Years ago, Baltimore and Boston - and they were some ball clubs - tried to play a polite, courteous game, to see how it would work.
The first half inning was lovely. Even when Tim Hurst called a strike on Tom McCarthy that was a foot high, there was no outbreak. “Wasn’t that ball a trifle high, Mr. Umpire?” Tom asked, all courtesy. “I fear I may have erred in judgment, Mr. McCarthy, kindly overlook it if you will,” replied Tim with a grin.
But the blow off came in the second…Reitz made a dash for the plate on what he thought was a passed ball. The Boston catcher recovered the ball, but as he dove for the plate Jennings wandered into him and spilled him ten feet away.
“Out for interference!” yelped Hurst - and then everybody arrived at the plate in a bunch.
“You Irish loafer!” shrieked Reitz, “what am I out for?”

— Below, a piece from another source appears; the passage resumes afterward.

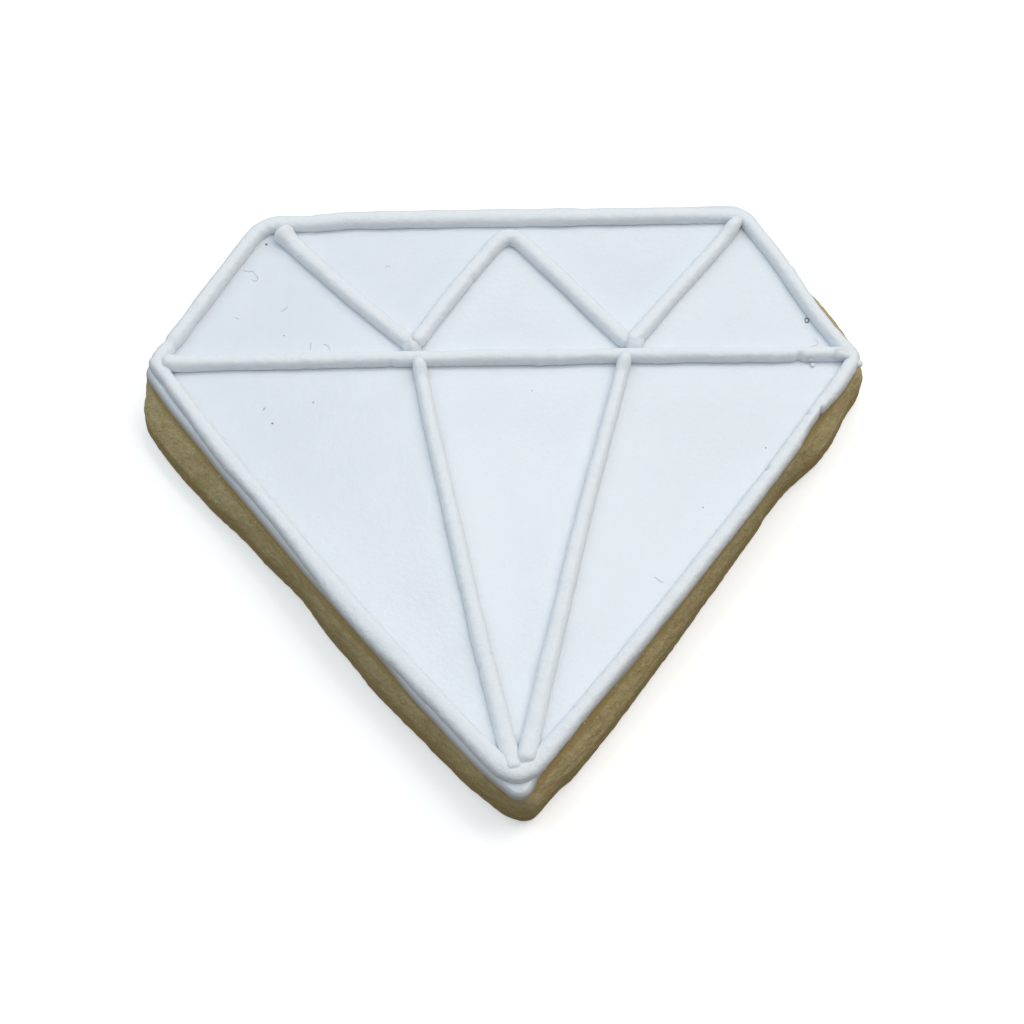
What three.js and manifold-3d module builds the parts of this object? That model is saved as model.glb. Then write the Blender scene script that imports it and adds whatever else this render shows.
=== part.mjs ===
// Iced sugar cookie cut as a gem: a baked biscuit, a flooded sheet of icing on it, and piped
// icing lines on the sheet that draw its border and its facets.
// Millimetres, +Z up. The underside lies on Z = 0 and the tip of the gem points to -Y.
// The origin is the middle of the footprint.
import Module from 'manifold-3d';
import * as THREE from 'three';

const wasm = await Module();
wasm.setup();

// ---- driving dimensions ----

// Layers, from the underside up
const BISCUIT_HEIGHT = 8.0;
const FLOOD_HEIGHT = 2.0;
const FLOOD_TOP = BISCUIT_HEIGHT + FLOOD_HEIGHT;

// Biscuit edge: a rounded foot, an upright wall and a shoulder that slopes in to the icing.
// Up to the shoulder, each height stands in from the outline by its inset.
const BISCUIT_WALL = [
  { height: 0, inset: 0.8 },
  { height: 0.3, inset: 0.2 },
  { height: 1.0, inset: 0 },
  { height: 4.6, inset: 0 },
];
const SHOULDER_START = BISCUIT_WALL.at(-1).height;
const SHOULDER_STEPS = 4;
const WAVES_ROUND_EDGE = 7;
const WAVE_DEPTH = 0.35;
const WAVE_SHIFT = 1.3;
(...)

“You red-headed stiff!” roared the Boston catcher at Jennings, “I ought to knock your block off and for two cents I’d do it.”

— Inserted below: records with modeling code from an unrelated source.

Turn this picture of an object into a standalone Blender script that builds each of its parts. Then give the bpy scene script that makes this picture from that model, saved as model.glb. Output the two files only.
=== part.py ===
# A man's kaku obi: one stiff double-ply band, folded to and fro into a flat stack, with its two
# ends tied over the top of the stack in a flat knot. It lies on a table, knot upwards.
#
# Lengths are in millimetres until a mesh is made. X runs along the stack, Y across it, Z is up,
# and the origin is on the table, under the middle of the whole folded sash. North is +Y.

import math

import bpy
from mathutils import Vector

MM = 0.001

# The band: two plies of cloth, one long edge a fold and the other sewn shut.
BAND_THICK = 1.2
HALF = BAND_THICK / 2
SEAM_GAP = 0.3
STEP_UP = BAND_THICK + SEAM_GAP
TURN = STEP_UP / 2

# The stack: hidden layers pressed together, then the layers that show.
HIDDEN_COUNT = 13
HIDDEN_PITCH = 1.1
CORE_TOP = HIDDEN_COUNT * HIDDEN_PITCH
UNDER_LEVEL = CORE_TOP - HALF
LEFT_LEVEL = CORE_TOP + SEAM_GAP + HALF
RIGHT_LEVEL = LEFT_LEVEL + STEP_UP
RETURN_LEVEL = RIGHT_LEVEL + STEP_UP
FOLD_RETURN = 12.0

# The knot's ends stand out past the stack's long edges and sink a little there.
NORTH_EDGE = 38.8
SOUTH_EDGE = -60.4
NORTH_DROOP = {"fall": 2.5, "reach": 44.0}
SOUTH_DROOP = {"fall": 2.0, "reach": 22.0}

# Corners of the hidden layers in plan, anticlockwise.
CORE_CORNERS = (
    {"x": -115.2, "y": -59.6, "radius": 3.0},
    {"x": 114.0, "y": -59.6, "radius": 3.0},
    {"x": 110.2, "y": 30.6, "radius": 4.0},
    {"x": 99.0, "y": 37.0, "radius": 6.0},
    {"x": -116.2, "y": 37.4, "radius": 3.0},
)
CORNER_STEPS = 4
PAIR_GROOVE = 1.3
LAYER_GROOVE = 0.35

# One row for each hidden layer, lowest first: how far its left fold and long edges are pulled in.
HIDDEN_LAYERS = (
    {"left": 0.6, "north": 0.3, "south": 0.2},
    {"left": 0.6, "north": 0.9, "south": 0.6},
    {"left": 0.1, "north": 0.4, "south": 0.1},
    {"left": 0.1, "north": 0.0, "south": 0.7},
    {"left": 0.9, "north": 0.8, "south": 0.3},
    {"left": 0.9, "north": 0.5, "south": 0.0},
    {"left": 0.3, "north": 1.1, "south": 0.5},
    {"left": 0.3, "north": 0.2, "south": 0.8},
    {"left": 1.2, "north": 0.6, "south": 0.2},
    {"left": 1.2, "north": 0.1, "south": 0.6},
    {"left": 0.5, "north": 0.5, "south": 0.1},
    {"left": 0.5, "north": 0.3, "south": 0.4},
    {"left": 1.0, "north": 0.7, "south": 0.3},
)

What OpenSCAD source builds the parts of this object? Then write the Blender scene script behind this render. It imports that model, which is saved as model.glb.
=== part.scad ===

“You’re a piece of cheese,” snarled Jennings, “and this bum umpire is a porch-climbing burglar.”
“For Moses’ sake, remember”, I butted in, “that this is supposed to be a polite and courteous game to prove we know how to behave.” And somebody hit me across the map with a catcher’s glove.
So many questions. “You’re a piece of cheese”? “Hit me across the map”?